Sprinkle gelatin over 1/4 cup cold water in a glass or metal mixing bowl and let stand until syrup is ready.
Stir together sugar, syrup, and remaining 1/4 cup water in a CLEAN 1 quart heavy saucepan. Bring to a boil over moderate heat, stirring until sugar is dissolved. Cover the pot and let boil for 3 minutes. DO NOT STIR THE MIXTURE AFTER PUTTING THE LID ON. (The condensed steam on the lid will wash down the sides so you don’t have sugar crystals in your marshmallow. Stirring may bring the sugar out of suspension and reintroduce crystals.) Remove the lid, and insert your thermometer. Boil until thermometer registers 260°F (hard ball stage), about 6 minutes. If it is a very humid (80-90% relative humidity) or rainy day, boil to 262°F as the marshmallow will absorb a bit of water from the atmosphere while beating.

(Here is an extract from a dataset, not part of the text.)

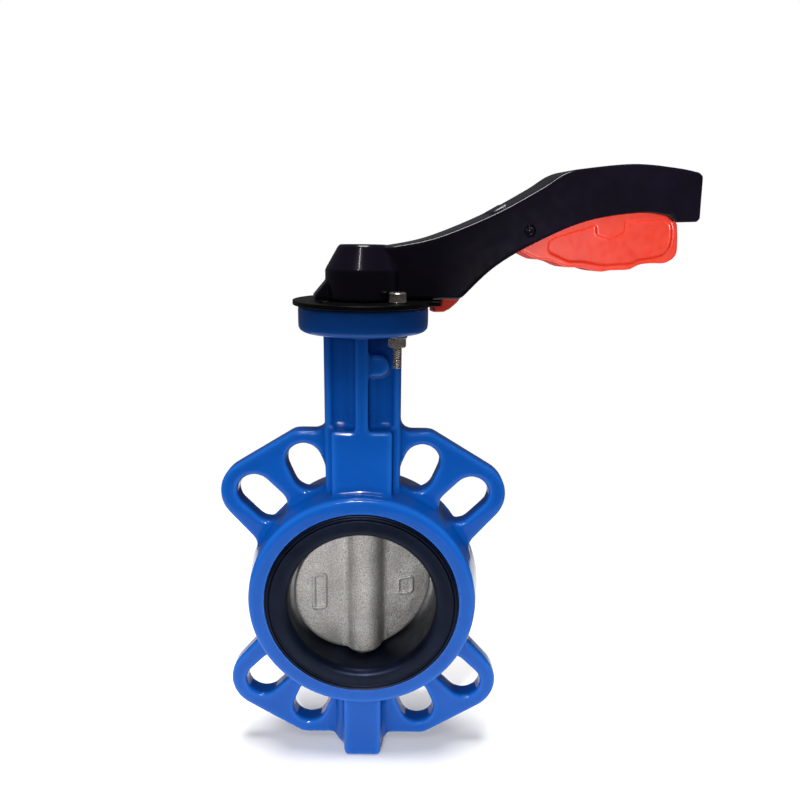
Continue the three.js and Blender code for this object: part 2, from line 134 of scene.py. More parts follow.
def box(x0, x1, y0, y1, z0, z1):
    bm = bmesh.new()
    bmesh.ops.create_cube(bm, size=1)
    middle = Matrix.Translation(((x0 + x1) / 2, (y0 + y1) / 2, (z0 + z1) / 2))
    bm.transform(middle @ Matrix.Diagonal((x1 - x0, y1 - y0, z1 - z0, 1)))
    mesh = bpy.data.meshes.new("box")
    bm.to_mesh(mesh)
    bm.free()
    return mesh


def inset(loop, by):
    """A closed outline moved to its left by a distance, corners mitred."""
    moved_points = []
    for k, (x, y) in enumerate(loop):
        into = Vector((x - loop[k - 1][0], y - loop[k - 1][1])).normalized()
        out = Vector((loop[(k + 1) % len(loop)][0] - x, loop[(k + 1) % len(loop)][1] - y)).normalized()
        side = Vector((-into.y - out.y, into.x + out.x))
        reach = by / (1 + into.dot(out))
        moved_points.append((x + side.x * reach, y + side.y * reach))
    return moved_points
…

Begin beating water and gelatin mixture with an electric mixer at medium speed, then carefully pour in hot syrup in a slow stream. Do not scrape the syrup into the bowl, just pour until the pot is empty. (Scraping may introduce crystals.) When all of syrup is added, increase speed to high and continue beating until mixture is tripled in volume and very thick, and the bowl is cool enough to hold your hand on for 5-10 seconds. (This takes about 5 minutes of beating. If you have a stand mixer, you can walk away; if you have a handheld mixer, this is a good place to recruit helpers to take turns once the the syrup is added.) Spread the marshmallow onto the cooled chocolate pie and allow to set for at least one hour. Just before serving, brown the marshmallow, either with a handheld torch or under the broiler for a minute or two — keep watch and do not walk away from it!!!
I’ve included the brands of ingredients we use as a starting point, but I cannot guarantee they are safe for you — they are what works for us. Of course, please check to make sure your ingredients are safe for your allergy set.